In [None]:
# Importing necessary libraries
import pandas as pd
import matplotlib.pyplot as plt

In [None]:
# Load the scraped data from CSV
df = pd.read_csv('data/german_data_startups_sample.csv')

# Show the first few rows of the DataFrame
df.head()

In [None]:
# Check for missing values and calculate the percentage
missing_data = df.isna().sum() / len(df) * 100

# Display missing data as a percentage
missing_data

In [None]:
# Count how many startups are in each city, ignore empty values, sort from highest to lowest
city_counts = df['Based in'].dropna().value_counts().sort_values(ascending=False)
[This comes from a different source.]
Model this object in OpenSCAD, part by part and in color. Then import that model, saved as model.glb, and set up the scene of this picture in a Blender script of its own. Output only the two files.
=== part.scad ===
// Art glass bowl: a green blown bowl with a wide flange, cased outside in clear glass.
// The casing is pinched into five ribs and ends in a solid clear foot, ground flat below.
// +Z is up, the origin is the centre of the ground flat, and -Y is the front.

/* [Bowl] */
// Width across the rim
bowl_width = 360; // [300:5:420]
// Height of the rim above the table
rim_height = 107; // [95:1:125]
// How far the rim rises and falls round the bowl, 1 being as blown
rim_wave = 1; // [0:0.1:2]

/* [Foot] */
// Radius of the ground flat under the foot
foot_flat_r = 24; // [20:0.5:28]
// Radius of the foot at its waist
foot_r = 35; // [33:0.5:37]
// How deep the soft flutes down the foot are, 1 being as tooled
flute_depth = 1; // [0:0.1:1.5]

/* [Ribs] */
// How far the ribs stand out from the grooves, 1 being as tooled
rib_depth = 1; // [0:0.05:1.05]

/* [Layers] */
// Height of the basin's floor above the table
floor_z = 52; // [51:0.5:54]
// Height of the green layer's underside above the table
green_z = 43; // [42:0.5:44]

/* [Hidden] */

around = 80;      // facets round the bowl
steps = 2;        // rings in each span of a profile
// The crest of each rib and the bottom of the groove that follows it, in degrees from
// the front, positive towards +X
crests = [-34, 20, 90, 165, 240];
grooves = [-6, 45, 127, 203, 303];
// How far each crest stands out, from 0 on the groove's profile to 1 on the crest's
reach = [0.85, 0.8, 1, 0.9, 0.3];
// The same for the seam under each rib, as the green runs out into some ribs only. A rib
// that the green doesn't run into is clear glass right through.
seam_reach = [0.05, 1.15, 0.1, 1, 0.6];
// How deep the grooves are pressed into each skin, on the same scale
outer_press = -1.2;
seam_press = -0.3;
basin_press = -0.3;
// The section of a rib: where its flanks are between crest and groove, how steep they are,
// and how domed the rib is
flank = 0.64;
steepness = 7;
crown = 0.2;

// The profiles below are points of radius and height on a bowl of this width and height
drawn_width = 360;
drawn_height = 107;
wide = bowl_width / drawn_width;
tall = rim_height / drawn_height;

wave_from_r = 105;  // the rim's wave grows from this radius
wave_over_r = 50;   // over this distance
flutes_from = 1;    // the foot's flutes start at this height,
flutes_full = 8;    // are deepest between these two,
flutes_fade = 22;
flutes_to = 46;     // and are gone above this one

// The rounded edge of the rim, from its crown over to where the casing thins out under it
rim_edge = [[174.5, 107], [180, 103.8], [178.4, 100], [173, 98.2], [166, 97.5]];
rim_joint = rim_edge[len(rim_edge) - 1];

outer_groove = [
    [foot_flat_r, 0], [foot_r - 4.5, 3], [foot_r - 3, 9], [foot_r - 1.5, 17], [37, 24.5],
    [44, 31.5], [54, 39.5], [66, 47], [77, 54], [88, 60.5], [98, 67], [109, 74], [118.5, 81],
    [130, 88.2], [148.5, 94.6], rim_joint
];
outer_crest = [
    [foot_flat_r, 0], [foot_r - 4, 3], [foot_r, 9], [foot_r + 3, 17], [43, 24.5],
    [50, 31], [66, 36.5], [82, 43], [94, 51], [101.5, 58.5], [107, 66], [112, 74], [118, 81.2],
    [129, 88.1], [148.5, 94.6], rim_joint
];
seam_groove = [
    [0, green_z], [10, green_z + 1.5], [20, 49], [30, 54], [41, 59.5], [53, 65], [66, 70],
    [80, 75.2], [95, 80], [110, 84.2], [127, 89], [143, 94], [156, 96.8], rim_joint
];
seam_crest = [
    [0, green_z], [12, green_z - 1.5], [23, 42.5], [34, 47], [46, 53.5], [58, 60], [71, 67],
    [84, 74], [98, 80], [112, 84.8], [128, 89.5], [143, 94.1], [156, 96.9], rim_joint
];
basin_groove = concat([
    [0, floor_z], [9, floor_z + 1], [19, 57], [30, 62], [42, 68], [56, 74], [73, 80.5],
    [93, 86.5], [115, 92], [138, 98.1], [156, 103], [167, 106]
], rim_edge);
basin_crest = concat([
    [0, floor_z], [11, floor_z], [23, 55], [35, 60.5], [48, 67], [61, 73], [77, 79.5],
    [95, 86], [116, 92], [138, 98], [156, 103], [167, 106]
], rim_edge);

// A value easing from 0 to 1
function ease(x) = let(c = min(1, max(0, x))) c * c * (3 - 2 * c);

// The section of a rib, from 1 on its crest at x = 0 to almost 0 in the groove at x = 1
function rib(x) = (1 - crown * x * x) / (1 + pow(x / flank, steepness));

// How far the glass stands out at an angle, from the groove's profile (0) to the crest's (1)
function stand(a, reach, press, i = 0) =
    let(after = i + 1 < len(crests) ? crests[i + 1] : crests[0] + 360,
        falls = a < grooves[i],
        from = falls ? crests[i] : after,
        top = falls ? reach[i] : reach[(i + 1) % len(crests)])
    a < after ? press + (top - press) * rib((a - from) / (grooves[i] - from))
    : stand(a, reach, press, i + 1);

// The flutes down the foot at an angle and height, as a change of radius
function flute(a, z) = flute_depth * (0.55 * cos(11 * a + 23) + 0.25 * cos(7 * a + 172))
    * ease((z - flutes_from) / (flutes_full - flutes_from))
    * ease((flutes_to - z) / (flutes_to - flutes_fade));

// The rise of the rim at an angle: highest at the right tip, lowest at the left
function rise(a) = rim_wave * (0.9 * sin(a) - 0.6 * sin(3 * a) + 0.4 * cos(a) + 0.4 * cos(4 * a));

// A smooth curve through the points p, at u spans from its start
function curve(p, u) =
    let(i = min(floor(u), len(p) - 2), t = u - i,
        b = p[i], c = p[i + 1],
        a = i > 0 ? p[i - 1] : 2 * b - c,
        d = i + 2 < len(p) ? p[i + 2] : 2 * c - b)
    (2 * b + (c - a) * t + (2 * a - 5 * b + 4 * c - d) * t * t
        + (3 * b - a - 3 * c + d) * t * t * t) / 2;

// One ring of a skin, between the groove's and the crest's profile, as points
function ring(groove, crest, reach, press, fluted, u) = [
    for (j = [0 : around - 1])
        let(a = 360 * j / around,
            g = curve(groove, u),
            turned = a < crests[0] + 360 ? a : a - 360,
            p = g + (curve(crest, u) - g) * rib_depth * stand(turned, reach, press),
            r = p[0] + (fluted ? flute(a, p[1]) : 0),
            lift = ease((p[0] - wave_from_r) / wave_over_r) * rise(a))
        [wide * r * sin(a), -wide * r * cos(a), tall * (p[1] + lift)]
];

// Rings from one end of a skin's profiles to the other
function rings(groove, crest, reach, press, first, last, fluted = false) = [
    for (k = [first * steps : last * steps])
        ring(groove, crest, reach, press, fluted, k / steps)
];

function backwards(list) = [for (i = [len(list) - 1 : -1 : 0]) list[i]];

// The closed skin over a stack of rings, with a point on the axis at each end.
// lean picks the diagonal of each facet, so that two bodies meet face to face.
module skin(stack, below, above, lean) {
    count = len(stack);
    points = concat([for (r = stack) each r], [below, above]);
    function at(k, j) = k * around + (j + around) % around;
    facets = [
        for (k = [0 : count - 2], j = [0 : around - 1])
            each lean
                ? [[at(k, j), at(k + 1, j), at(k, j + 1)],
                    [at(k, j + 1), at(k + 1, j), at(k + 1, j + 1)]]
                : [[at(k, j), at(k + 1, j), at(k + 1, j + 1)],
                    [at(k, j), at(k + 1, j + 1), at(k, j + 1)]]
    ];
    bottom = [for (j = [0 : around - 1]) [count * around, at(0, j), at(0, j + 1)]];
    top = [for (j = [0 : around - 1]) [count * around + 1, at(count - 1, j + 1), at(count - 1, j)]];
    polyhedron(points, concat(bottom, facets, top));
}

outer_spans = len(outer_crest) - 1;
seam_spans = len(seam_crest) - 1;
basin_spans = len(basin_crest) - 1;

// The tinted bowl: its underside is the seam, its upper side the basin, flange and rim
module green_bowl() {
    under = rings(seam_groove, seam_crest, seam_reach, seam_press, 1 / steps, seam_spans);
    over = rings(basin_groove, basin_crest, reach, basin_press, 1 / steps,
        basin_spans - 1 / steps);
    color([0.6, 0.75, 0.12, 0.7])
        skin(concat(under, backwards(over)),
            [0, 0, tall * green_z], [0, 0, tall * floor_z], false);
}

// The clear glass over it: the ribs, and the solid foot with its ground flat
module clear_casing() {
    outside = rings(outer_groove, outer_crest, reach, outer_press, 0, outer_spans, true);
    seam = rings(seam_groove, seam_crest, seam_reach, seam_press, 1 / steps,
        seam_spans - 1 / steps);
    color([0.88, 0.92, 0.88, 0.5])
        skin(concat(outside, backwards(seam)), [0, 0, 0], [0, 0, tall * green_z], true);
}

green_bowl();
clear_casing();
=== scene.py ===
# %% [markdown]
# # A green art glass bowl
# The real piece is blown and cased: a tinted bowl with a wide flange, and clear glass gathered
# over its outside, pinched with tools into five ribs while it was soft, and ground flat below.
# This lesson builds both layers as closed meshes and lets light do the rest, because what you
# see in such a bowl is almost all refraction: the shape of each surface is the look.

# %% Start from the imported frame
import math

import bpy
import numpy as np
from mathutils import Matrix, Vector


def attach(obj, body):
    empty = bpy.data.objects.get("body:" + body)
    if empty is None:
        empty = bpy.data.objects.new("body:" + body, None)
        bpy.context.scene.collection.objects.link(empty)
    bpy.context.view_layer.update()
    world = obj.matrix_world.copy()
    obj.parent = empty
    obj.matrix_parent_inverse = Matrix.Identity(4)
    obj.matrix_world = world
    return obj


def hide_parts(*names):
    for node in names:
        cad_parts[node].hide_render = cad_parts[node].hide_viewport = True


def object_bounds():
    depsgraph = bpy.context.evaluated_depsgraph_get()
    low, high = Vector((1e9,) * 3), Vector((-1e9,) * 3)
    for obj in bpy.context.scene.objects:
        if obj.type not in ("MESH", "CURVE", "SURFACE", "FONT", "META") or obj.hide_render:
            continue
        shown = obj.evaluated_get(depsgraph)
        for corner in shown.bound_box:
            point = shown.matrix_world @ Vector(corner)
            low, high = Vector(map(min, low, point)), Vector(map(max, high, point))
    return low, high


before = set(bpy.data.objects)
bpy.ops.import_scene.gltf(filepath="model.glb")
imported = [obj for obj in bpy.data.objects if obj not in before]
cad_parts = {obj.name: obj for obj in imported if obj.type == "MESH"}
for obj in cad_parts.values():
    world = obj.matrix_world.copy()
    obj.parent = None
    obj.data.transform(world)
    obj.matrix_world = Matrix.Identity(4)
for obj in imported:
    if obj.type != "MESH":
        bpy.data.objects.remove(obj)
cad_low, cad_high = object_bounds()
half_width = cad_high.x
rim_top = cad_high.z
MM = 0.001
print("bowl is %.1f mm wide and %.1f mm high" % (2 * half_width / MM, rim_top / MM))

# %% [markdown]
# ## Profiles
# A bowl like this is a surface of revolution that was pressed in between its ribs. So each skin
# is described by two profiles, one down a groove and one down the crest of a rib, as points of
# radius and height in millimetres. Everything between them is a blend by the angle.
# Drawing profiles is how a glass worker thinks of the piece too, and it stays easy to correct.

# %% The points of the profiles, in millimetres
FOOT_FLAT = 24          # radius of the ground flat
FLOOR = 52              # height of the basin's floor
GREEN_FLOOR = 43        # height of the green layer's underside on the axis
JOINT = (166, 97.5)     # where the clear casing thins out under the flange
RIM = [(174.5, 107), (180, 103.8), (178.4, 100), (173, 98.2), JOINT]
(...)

# Keep only the top 8 cities with the most startups
top_cities = city_counts.head(8)

# Set the size of the figure
plt.figure(figsize=(10, 5))

# Create a bar chart of the top 8 cities
top_cities.plot(kind='bar', color='skyblue', edgecolor='black')

# Set the title and axis labels
plt.title("Number of Startups per City")
plt.xlabel('City')
plt.ylabel('Total startups')

# Rotate the city names on the x-axis for better readability
plt.xticks(rotation=45, ha='right')

# Adjust layout to fit everything nicely
plt.tight_layout()

# Add horizontal grid lines to make the chart easier to read
plt.grid(axis='y')

# Show the chart
plt.show()

In [None]:
# Replace empty values or NaN in the 'LinkedIn' column with 'no info'
df['LinkedIn'] = df['LinkedIn'].replace('', 'no info').fillna('no info')
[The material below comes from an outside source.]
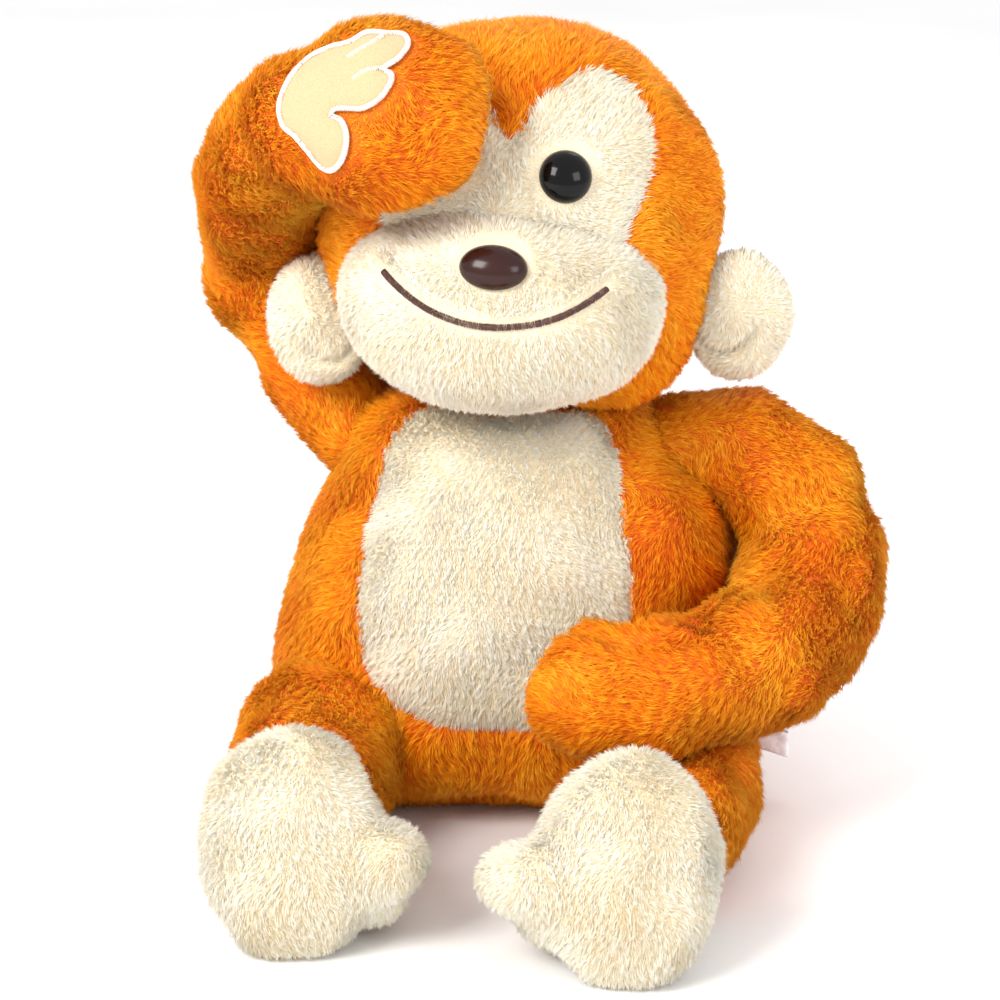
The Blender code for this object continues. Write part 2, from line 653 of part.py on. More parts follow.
def make_foot(side, pivot):
    sign = 1 if side == "right" else -1
    centre = Vector(FOOT_CENTRES[side])
    lean = Matrix.Translation(centre) @ Matrix.Rotation(FOOT_LEAN, 4, "X")
    ankle = LEGS[side][-1]
    heel_rows = (ankle, (*(centre + Vector(HEEL_END)), HEEL_RADIUS, HEEL_RADIUS))
    toe_place = lean @ Matrix.Translation((sign * TOE_OFFSET[0], TOE_OFFSET[1], TOE_OFFSET[2]))

    def sole(inset):
        whole = object_from("sole", egg(lean, FOOT_RADII, inset, 14, 10))
        combine(whole, cutter(egg(toe_place, TOE_RADII, inset, 10, 6)), "UNION")
        heel = [(x, y, z, wide - HEEL_INSET, flat - HEEL_INSET) for x, y, z, wide, flat in heel_rows]
        combine(whole, cutter(tube(heel, (1, 0, 0), inset, 3)), "UNION")
        floor = [(-REACH, inset - REACH), (REACH, inset - REACH), (REACH, inset), (-REACH, inset)]
        combine(whole, cutter(prism(floor, Matrix(), -2 * REACH, REACH)))
        return whole

    skin = sole(0.0)
    combine(skin, sole(SKIN))
    core = sole(SKIN + FILL_GAP)
    setback, radius = ANKLE_OPENING
    opening = ball(Vector(ankle[:3]) + Vector((0, setback, 0)), radius)
    for piece in (skin, core):
        combine(piece, cutter(opening()))
    finish_piece(skin, f"foot_{side}_skin", "cream_plush", pivot)
    finish_piece(core, f"foot_{side}_filling", "fibre_filling", pivot)


def make_tail(pivots):
    setback, radius = TAIL_OPENING
    opening = ball(Vector(TAIL[0][:3]) - Vector((0, setback, 0)), radius)
    stuffed("tail", lambda inset: tube(TAIL, (0, 0, 1), inset, 7, 8), "orange_plush", pivots["tail"],
            [opening])


def main():
    clear_scene()
    pivots = body_empties()
    make_body()
    make_head(pivots)
    make_tail(pivots)
    for side in ("left", "right"):
        make_ear(side, pivots)
        make_arm(side, pivots)
        make_leg(side, pivots)


main()
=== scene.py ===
"""Looks of a seated plush monkey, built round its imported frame.

Every stuffed part starts from the solids of the frame: their shapes are remeshed as
one skin, smoothed, and sculpted with seams and folds. The pile is real geometry: thin
tapered fibres that grow from the skins, lean with the nap and gather into tufts.
"""

import json
import math

import bmesh
import bpy
import numpy as np
from mathutils import Matrix, Vector
from mathutils.bvhtree import BVHTree
from mathutils.geometry import delaunay_2d_cdt


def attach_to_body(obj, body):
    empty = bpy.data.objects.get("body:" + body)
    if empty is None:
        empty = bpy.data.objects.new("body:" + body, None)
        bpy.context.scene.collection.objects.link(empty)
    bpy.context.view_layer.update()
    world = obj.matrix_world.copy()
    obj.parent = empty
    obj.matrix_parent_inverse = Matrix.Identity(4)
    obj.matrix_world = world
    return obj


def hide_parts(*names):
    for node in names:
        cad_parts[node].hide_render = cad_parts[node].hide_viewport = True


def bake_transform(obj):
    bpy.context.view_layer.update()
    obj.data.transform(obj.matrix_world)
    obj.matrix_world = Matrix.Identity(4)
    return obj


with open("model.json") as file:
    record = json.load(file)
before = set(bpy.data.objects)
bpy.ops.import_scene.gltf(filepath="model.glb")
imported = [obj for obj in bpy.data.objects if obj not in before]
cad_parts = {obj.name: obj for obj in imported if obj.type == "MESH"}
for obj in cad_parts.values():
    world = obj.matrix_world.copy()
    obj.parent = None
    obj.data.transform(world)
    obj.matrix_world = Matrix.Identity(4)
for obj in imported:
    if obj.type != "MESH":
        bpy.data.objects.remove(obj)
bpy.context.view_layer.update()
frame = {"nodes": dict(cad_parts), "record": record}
NODES = frame["nodes"]
JOINTS = {joint["name"]: joint for joint in frame["record"]["behaviour"]["joints"]}

# Camera, on the toy's front and a little above it
CAMERA_AZIMUTH = math.radians(4.5)
CAMERA_ELEVATION = math.radians(18.0)
CAMERA_DISTANCE = 1.40
CAMERA_LENS = 100.0
CAMERA_TARGET = Vector((0.0, -0.03, 0.160))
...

# Create a new column to classify LinkedIn presence
linkedin_counts = df['LinkedIn'].apply(lambda x: 'Has LinkedIn' if x != 'no info' else 'No LinkedIn').value_counts()
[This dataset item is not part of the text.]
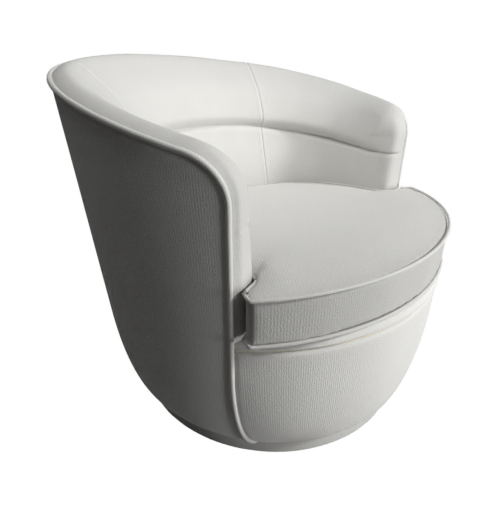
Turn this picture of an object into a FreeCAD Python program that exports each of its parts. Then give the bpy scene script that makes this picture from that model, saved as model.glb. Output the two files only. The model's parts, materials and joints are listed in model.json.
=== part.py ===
import FreeCAD, Part
import math
import os

# Swivel barrel chair, in millimetres. The front is -Y and up is +Z.
# The parts are drawn round the swivel axis at floor level; at the end they all move
# forward together, so that the origin is the middle of the whole chair's box.

Vector = FreeCAD.Vector

doc = FreeCAD.newDocument("swivel_barrel_chair")
sheet = doc.addObject("Spreadsheet::Sheet", "sizes")

SIZES = [
    # outside of the barrel, an ellipse at each height
    ("low_height", 300.0),
    ("low_half_width", 394.7),
    ("low_half_depth", 354.5),
    ("low_centre_y", -7.8),
    ("high_height", 700.0),
    ("high_half_width", 406.5),
    ("high_half_depth", 388.9),
    ("high_centre_y", 23.2),
    ("bowl_height", 261.0),
    ("bowl_fullness", 0.985),
    ("hem_height", 46.0),
    ("hem_radius", 320.0),
    ("hem_centre_y", -8.4),
    # rim line seen from the side, and the front of the arms
    ("arm_front_y", -166.0),
    ("rim_front_height", 592.0),
    ("rim_middle_y", 128.5),
    ("rim_middle_rise", 9.72),
    ("rim_back_y", 411.0),
    ("rim_back_height", 715.0),
    ("arm_corner_radius", 70.0),
    # inside of the arms and back, at seat height, with its lean
    ("seat_level", 385.0),
    ("inside_half_width", 302.0),
    ("inside_back", 226.0),
    ("inside_front", 352.0),
    ("inside_centre_y", -20.0),
    ("side_lean", 0.117),
    ("back_lean", 0.311),
    ("arm_inner_corner", 28.0),
    # padded roll round the top
    ("roll_seam_height", 518.0),
    ("roll_seam_slope", 0.163),
    ("roll_crown", 9.0),
    ("roll_crown_inset", 34.0),
    ("roll_shoulder_inset", 74.0),
    ("roll_shoulder_drop", 15.0),
    ("roll_overhang_back", 6.0),
    ("roll_overhang_arm", 22.0),
    ("roll_belly_rise", 30.0),
    ("roll_over_rail", 22.0),
    # layers
    ("fabric_thickness", 2.5),
    ("wadding_thickness", 5.2),
    ("panel_thickness", 3.0),
    ("frame_depth", 38.0),
    ("board_thickness", 18.0),
    ("layer_gap", 0.3),
    ("welt_radius", 4.5),
    # seat deck and front rail
    ("deck_front_height", 326.0),
    ("deck_front_y", -330.0),
    ("deck_slope", 0.05),
    ("deck_pad_thickness", 21.5),
    ("front_seam_height", 307.7),
    ("front_rail_bottom", 235.0),
    ("hoop_depth", 44.0),
    ("arm_post_height", 515.0),
    ("spring_wire", 4.0),
    ("spring_sweep", 22.0),
    ("spring_pitch", 25.0),
    ("spring_spacing", 90.0),
    ("clip_length", 26.0),
    ("clip_width", 16.0),
    # plinth and swivel
    ("plinth_radius", 316.0),
    ("plinth_wall", 26.0),
    ("plinth_board_thickness", 15.0),
    ("plinth_top", 43.0),
    ("plinth_hem_height", 1.5),
    ("plinth_lap", 20.0),
    ("glide_height", 4.0),
    ("glide_radius", 12.0),
    ("glide_circle_radius", 298.0),
    ("glide_count", 6),
    ("plate_side", 300.0),
    ("plate_thickness", 3.0),
    ("plate_corner_radius", 20.0),
    ("race_radius", 110.0),
    ("race_width", 26.0),
    ("ball_radius", 4.0),
    ("ball_clearance", 0.1),
    ("ball_count", 16),
    ("race_rise", 3.0),
    ("cage_thickness", 1.2),
    ("cage_width", 20.0),
    ("rivet_radius", 8.0),
    ("rivet_head_radius", 13.0),
    ("rivet_head_thickness", 3.0),
    ("rivet_clearance", 0.05),
    ("access_hole_radius", 60.0),
    ("plate_bolt_spacing", 240.0),
    ("bolt_radius", 4.0),
    ("bolt_head_radius", 7.5),
    ("bolt_head_height", 4.0),
    ("screw_radius", 2.5),
    ("screw_head_radius", 5.5),
    ("screw_head_height", 3.0),
    ("screw_length", 16.0),
    ("tee_nut_radius", 11.0),
    ("tee_nut_thickness", 2.0),
    ("bottom_board_thickness", 18.0),
    ("hem_hoop_width", 50.0),
    ("dust_cloth_thickness", 1.0),
    # loose seat cushion
    ("cushion_half_width", 438.0),
    ("cushion_half_depth", 392.0),
    ("cushion_centre_y", 32.0),
    ("wing_half_width", 352.0),
    ("wing_notch_gap", 10.5),
    ("tongue_half_width", 265.0),
    ("tongue_gap", 10.0),
    ("tongue_squareness", 0.8),
    ("boxing_height", 78.0),
    ("boxing_draw_in", 5.0),
    ("cushion_welt_height", 12.4),
    ("cushion_crown", 20.0),
    ("cushion_fabric", 1.6),
    ("cushion_welt_radius", 3.5),
    ("cushion_welt_clearance", 1.3),
    ("cushion_welt_step", 30.0),
    ("cushion_core_gap", 1.2),
    ("zip_half_length", 190.0),
    ("zip_width", 12.0),
    ("zip_thickness", 1.2),
    ("zip_panel_front_y", 60.0),
    # from the swivel axis back to the middle of the chair's box
    ("origin_behind_axis", 25.55),
]
for row, (alias, value) in enumerate(SIZES, start=1):
    sheet.set("A%d" % row, alias)
    sheet.set("B%d" % row, str(value))
    sheet.setAlias("B%d" % row, alias)
doc.recompute()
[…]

# Set the size of the donut chart
plt.figure(figsize=(6, 6))

# Set the colors for the chart
colors = ['#4CAF50', '#FFC107']

# Create a donut chart (pie chart with a hole in the middle)
wedges, texts, autotexts = plt.pie(
    linkedin_counts,               
    labels=linkedin_counts.index,   # Labels: Has LinkedIn / No LinkedIn
    autopct='%1.1f%%',              
    colors=colors,                 
    startangle=90,                  
    wedgeprops={'width': 0.4}       
)

# Add a title to the chart
plt.title("LinkedIn Presence in Startups")

# Adjust layout to fit everything nicely
plt.tight_layout()

# Display the chart
plt.show()

In [None]:
# Convert 'Founded' column to numeric, ignoring errors (some values may be empty or non-numeric)
df['Founded'] = pd.to_numeric(df['Founded'], errors='coerce')

# Filter startups founded after 2015
founded_after_2015 = df[df['Founded'] > 2015].shape[0]
total_startups = df.shape[0]

# Calculate the percentage
percentage_founded_after_2015 = (founded_after_2015 / total_startups) * 100
percentage_founded_after_2015